吉田松荫,初时主公武合体之论(公者王室也,武者武门也,即指大将军也,当时日本通行语),其后乃专主尊王讨幕(幕府者大将军也),非首鼠两端也。其心为一国之独立起见,苟无伤于平和,而可以保独立,则无宁勿伤也。既而深察其腐败之已极,虽欲已而无可已,乃决然冲破其罗网,摧坏其基础,以更造之。
其方法虽变,然其所以爱国者未尝变也。加布儿(意大利之伟人,近人所译《泰西新史揽要》称为嘉富洱者),初时入秘密党,倡革命下狱,其后佐撒的尼亚王为大宰相,卒成大功,统一意国,非反复变节也。其心为一国之独立起见,既主权者无可与语,不得不投身激湍以图之;既而见撒王之可以为善,而乘时借势,可以行其所志,为同胞造无量之福,故不惜改弦以应之。

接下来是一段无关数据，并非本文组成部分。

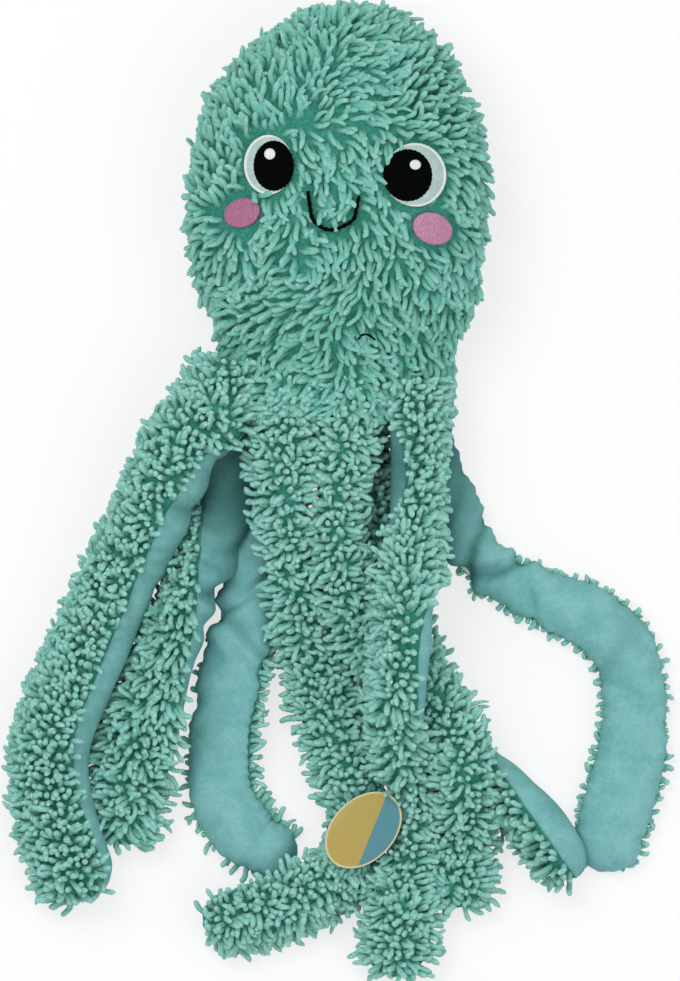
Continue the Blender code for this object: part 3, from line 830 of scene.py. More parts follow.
@dataclass
class Head:
    """The stuffed head and the neck under it, in rows from the top of the head to the ring of tentacles.

    Each row is along as a share of the head's length, half width as a share of the head's, and front and
    back height as shares of its depth. The middle line leans to the right at the crown and a little to the
    left at the brow and the cheeks, and the jaw bulges on the right. Noodles keep out of the ovals in
    keep_clear, and those within push_reach of one point away from it. Noodles rooted under floor_free are
    left out, and those under floor_lift bend up from the floor.
    """

    pile: Pile
    rows: tuple[tuple[float, float, float, float], ...] = (
        (0.000, 0.00, 0.52, 0.52), (0.012, 0.22, 0.66, 0.40), (0.045, 0.405, 0.75, 0.28),
        (0.100, 0.600, 0.83, 0.17), (0.180, 0.765, 0.91, 0.08), (0.280, 0.90, 0.97, 0.02),
        (0.390, 0.98, 1.00, 0.00), (0.500, 1.01, 1.00, 0.00), (0.610, 1.01, 0.99, 0.00),
        (0.720, 0.96, 0.93, 0.00), (0.820, 0.875, 0.83, 0.00), (0.910, 0.80, 0.71, 0.00),
        (1.000, 0.78, 0.61, 0.00), (1.080, 0.91, 0.56, 0.00), (1.115, 0.92, 0.54, 0.00))
    crown: float = 6.0 * MM
    jaw: float = 2.0 * MM
    cheeks: float = 0.8 * MM
    brow: float = 1.4 * MM
    ring_share: float = 0.08
    centre_share: float = 0.47
    comb_size: float = 9.5 * MM
    swirl_size: float = 13 * MM
    floor_free: float = 1.5 * MM
    floor_lift: float = 9 * MM
    push_reach: float = 4.5 * MM
    keep_clear: list[tuple[float, float, float, float]] = field(default_factory=list)
    tube: Tube = field(init=False)

    def __post_init__(self) -> None:
        """Reads the head's place and sizes from the frame and makes its tube."""
        low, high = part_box("head_front_panel")
        ring_low, ring_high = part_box("base_disc")
        self.centre_x = (low.x + high.x) / 2
        self.top_y = high.y
        self.length = high.y - low.y
        self.half_width = (high.x - low.x) / 2
        self.depth = high.z
        drift = (ring_low.x + ring_high.x) / 2 - self.centre_x
        table = smooth_rows(self.rows, 14)
        along = table[:, 0] * self.length
        front, back = table[:, 2] * self.depth, table[:, 3] * self.depth
        shift = (drift * np.clip((table[:, 0] - 1) / self.ring_share, 0, 1)
                 + self.crown * np.clip(1 - table[:, 0] / 0.22, 0, 1))
        bulge = self.jaw * hump(table[:, 0], 0.81, 0.07)
        shift += bulge - self.cheeks * hump(table[:, 0], 0.62, 0.2)
        shift -= self.brow * hump(table[:, 0], 0.24, 0.08)
        middle = np.stack([self.centre_x + shift, self.top_y - along, (front + back) / 2], axis=1)
        ones = np.ones(len(table))
        self.tube = Tube(middle, np.outer(ones, (1, 0, 0)), np.outer(ones, (0, 0, 1)),
                         np.maximum(table[:, 1], 0.001) * self.half_width + bulge,
                         np.maximum((front - back) / 2, 1e-5))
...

其方法虽变,然其所以爱国者未尝变也。
《语》曰:“君子之过也,如日月之食焉,人皆见之;及其更也,人皆仰之。”大丈夫行事磊磊落落,行吾心之所志,必求至而后已焉。若夫其方法,随时与境而变,又随吾脑识之发达而变。百变不离其宗,但有所宗,斯变而非变矣。此乃所以磊磊落落也。